The point of Jacob’s dream is not that he climbed up to God, but that God descended from heaven to be with him. In terms of our Gospel language, the Lord was looking out for his lost sheep. Yet, I still wonder whether Jacob really deserved this amazing dream of God? As you see, he was at his lowest point; he had tricked, lied, and tried to steal his brother’s birthright; he even dared to deceive his blind father. All the things he had done were enough to prove that he didn’t deserve God’s blessing at all.
In addition, there is no single mention that Jacob was out looking for God’s help. He didn’t even pray to God before he fell into sleep. That is why he shouted when he awoke, “Surely the Lord is in this place, and I did not know it” (v. 16). By this special dream, he was now confessing his faith in God for the first time in his life. Yet I am still disappointed to see how he responded to God about this special dream: “If God will be with me, and will keep me in this way that I go, and will give me bread to eat and clothing to wear, so that I come again to my father’s house in peace, then the Lord shall be my God, and this stone, which I have set up for a pillar, shall be God’s house; and of all that you give me I will surely give one tenth to you” (vv. 2022).
What was he talking about? To sum it up he was saying “If you give me land, food, clothing, and protection, then I will be your man.” In other words, “show me the money and I will sign on it!” God, out of his unlimited love, offered Jacob abundant blessings, but Jacob said, “Prove it to me first!”
Let’s say that you are now encountering God just like Jacob. What would be your response?
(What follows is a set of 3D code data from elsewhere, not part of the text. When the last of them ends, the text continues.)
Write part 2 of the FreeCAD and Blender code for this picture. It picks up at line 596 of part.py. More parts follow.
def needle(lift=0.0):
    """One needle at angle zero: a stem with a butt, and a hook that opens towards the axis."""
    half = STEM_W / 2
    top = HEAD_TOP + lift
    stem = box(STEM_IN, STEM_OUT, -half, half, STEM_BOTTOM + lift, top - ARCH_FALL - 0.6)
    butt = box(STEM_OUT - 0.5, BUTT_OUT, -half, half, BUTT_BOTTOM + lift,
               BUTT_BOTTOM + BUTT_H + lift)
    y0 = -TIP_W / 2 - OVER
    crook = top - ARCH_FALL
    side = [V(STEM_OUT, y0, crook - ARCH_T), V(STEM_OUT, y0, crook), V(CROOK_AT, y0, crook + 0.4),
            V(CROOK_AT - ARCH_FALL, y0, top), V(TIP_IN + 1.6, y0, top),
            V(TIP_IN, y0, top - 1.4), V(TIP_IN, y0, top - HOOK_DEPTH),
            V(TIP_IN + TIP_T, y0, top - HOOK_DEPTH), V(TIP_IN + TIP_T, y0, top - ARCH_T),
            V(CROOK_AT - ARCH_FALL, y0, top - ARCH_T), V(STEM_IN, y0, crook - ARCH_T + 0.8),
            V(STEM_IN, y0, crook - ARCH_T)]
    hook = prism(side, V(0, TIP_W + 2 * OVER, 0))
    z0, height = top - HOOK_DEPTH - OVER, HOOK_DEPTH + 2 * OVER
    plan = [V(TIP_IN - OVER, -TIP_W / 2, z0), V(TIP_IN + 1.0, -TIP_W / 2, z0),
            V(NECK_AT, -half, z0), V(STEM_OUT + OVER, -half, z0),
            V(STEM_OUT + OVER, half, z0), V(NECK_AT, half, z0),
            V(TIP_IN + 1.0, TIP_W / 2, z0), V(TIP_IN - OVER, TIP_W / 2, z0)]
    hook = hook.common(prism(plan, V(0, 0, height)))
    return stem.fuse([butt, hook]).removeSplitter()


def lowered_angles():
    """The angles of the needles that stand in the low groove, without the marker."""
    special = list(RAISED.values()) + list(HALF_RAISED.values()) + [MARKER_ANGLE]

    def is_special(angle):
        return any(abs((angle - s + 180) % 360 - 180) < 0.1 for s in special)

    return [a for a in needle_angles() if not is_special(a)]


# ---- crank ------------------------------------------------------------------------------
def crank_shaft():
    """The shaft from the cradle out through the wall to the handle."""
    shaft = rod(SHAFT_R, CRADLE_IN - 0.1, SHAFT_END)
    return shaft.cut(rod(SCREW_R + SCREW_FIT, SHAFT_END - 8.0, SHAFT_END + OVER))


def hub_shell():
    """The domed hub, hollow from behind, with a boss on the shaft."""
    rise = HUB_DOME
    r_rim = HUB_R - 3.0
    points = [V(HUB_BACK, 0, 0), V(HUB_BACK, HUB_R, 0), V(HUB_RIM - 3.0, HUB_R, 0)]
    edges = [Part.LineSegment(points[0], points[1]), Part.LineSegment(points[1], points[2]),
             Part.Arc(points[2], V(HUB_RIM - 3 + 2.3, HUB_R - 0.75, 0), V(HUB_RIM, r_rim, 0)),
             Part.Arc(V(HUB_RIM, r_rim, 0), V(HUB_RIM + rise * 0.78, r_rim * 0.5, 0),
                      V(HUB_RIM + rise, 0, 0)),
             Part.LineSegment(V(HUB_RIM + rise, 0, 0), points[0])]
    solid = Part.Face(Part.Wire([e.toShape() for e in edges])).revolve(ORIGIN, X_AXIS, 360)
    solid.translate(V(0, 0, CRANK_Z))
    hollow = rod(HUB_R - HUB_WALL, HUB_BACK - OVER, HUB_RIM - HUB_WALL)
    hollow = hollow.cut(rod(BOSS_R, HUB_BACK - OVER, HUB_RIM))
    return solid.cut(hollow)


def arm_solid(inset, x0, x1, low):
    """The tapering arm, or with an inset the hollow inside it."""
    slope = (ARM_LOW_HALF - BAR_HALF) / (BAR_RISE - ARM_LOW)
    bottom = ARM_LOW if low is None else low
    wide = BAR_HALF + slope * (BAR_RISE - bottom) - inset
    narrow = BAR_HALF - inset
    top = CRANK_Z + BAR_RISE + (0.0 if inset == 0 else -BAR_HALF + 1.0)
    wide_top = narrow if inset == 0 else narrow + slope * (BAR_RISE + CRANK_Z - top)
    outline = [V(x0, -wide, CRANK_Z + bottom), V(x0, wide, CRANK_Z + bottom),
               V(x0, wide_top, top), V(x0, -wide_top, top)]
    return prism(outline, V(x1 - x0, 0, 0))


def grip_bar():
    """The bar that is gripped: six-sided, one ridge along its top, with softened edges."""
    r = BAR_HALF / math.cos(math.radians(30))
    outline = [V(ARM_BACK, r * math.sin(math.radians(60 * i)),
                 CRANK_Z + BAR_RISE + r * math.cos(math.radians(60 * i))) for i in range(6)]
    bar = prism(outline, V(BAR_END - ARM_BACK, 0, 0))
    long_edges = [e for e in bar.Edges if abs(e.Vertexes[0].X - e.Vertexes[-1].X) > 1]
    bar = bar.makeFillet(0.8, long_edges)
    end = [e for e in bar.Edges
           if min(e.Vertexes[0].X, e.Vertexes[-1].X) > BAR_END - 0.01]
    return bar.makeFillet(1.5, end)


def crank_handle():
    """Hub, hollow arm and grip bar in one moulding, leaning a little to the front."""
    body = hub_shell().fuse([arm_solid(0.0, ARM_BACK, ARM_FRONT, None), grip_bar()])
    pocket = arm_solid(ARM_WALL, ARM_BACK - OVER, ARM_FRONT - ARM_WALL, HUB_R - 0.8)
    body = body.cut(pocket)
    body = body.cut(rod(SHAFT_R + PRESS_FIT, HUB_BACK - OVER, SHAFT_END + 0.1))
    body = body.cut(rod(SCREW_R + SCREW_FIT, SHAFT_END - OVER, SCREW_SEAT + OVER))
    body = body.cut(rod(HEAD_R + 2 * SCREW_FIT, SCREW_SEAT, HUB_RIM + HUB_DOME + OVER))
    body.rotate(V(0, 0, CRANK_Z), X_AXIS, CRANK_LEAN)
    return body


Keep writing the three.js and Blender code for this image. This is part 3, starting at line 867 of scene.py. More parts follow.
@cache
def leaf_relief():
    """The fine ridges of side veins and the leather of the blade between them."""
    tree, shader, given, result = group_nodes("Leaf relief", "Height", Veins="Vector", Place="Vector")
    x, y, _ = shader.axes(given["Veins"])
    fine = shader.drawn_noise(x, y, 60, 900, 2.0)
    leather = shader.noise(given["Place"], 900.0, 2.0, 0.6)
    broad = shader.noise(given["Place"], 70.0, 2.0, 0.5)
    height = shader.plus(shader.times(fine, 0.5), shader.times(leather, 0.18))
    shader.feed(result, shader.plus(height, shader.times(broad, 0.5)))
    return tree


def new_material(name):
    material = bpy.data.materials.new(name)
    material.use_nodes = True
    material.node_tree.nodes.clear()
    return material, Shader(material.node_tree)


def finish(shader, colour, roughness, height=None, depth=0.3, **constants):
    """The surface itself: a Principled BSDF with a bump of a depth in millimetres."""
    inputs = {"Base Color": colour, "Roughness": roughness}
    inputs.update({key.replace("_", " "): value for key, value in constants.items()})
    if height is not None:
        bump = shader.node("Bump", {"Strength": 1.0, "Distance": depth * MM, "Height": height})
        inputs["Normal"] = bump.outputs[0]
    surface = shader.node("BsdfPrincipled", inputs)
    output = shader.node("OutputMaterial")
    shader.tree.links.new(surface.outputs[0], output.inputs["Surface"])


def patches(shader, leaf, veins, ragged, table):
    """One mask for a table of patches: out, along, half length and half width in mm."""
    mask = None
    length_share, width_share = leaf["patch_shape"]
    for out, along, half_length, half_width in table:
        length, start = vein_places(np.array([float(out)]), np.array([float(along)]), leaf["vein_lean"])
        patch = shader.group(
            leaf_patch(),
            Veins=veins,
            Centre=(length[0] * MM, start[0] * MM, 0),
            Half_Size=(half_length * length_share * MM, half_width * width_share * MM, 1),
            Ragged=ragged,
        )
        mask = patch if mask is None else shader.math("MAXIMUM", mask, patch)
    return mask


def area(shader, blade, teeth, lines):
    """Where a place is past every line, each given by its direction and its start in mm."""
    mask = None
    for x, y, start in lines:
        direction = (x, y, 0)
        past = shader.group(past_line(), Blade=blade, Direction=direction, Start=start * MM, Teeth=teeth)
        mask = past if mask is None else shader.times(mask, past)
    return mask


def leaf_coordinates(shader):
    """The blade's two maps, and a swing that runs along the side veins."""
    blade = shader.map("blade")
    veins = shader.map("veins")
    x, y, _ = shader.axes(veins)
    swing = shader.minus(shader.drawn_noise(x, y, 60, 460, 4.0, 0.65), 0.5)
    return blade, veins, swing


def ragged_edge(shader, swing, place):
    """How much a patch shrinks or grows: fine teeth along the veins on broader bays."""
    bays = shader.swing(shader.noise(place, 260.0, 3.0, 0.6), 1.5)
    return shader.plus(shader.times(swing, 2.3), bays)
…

You will tremble and submit yourself to God. But look, what Jacob did. He was trying to negotiate a business deal with God more than he was demonstrating himself as a servant. He was still the same Jacob who tricked his brother and father.

Only this time he was trying to trick God by adding conditions of his own desire and lust. If you were God, could you count on this guy? I mean, could you still love and bless him? Anyway, he wanted to commemorate his divine dream, so he renamed the sacred place “Bethel,” which means “the house of God.” Interestingly enough, this place was not a holy temple but just an open wilderness where everyone could come and go and even animals could saunter by. It is amazing to know that our God of holiness came down on this very secular place to meet Jacob who was also far from holiness or righteousness.
I’d like to mention two important lessons about the God of Bethel whom Jacob met in his dream. First, this name, Bethel reminds us that God is everywhere with us. Wherever we go, whatever we do, and whomever we meet, God is always there with us. This is the good news for our life journey. As you know, life is full of uncertainty. We don’t know what will happen in the next moment. Today, I am here to serve you and I am so happy about it. But I don’t know where I will be a few years from now. But one thing that I know about my future life is that God is always with me wherever I go. In this regard, the God of Bethel gives us comfort and courage for our life journey in this world.
Second, Bethel reminds us about how we should behave in this world! Because God is everywhere, we should be careful of our words and deeds wherever we go. Whomever we meet on our streets or in our communities, we should respect them because God is with them. Wherever we go, whatever we do, and whomever we meet, we have to consider ourselves as servants because God is there as the Lord. “God is the Lord and we are servants” is the primary lesson that Jacob and we should learn from the meaning of Bethel.
In his divine dream, Jacob realized the first meaning of Bethel. That is, God is present everywhere in the world. Upon this faith, he could launch his journey into the strange world. But he didn’t get the second meaning of Bethel, which is, “we are servants of God wherever we go because God is everywhere we go.” In this moment of encountering God, Jacob received God’s grace but wasn’t yet ready to give himself to God.
We see ourselves through Jacob in this passage. Like him, we also believe wherever we go, whatever we do, whomever we meet, God will be there with us, which provides us with confidence in our life journey. But if we are honest, we still want to live for our own success rather than serve God and care for many others. We regard God as the God of blessings, but we don’t seriously regard ourselves as God’s servants. However, the good news in this story isn’t Jacob’s commitment. It’s God’s commitment. God is committed even to a trickster like Jacob. God will continue to discipline all his servants, step by step until they grow to be his mature servants.
Our gradual progress is the normal process of human growth. When infants learn how to walk, they start by toddling, then stagger, and finally run fast. Likewise, our spiritual growth is also inclined to proceed step by step in God’s grace. We call this spiritual progress “sanctification.” After many more steps on our faith journey, we can live a life dedicated to God, which is all about loving our neighbors, blessing all races and using our gifts and talents for the sake of others and our communities (you know what it is).
Step by step I know that all of you love God. But the Jacob in our heart still grabs at our heels. From time to time, we fall into temptation and abandon our call to serve God and people. But let’s not be disappointed at our weakness. The good news in this story about Jacob’s sanctifying journey is the promise of God’s guiding our steps through good and bad in our lives. In other words, God is there for us everywhere we go.
But we shouldn’t just sit still, believing God will do everything for us. We should also try our best to respond to God’s calling. How? We should keep in our hearts the truth that God is everywhere with us, so that we will consider ourselves as servants of God wherever we go and whomever we meet. Amen.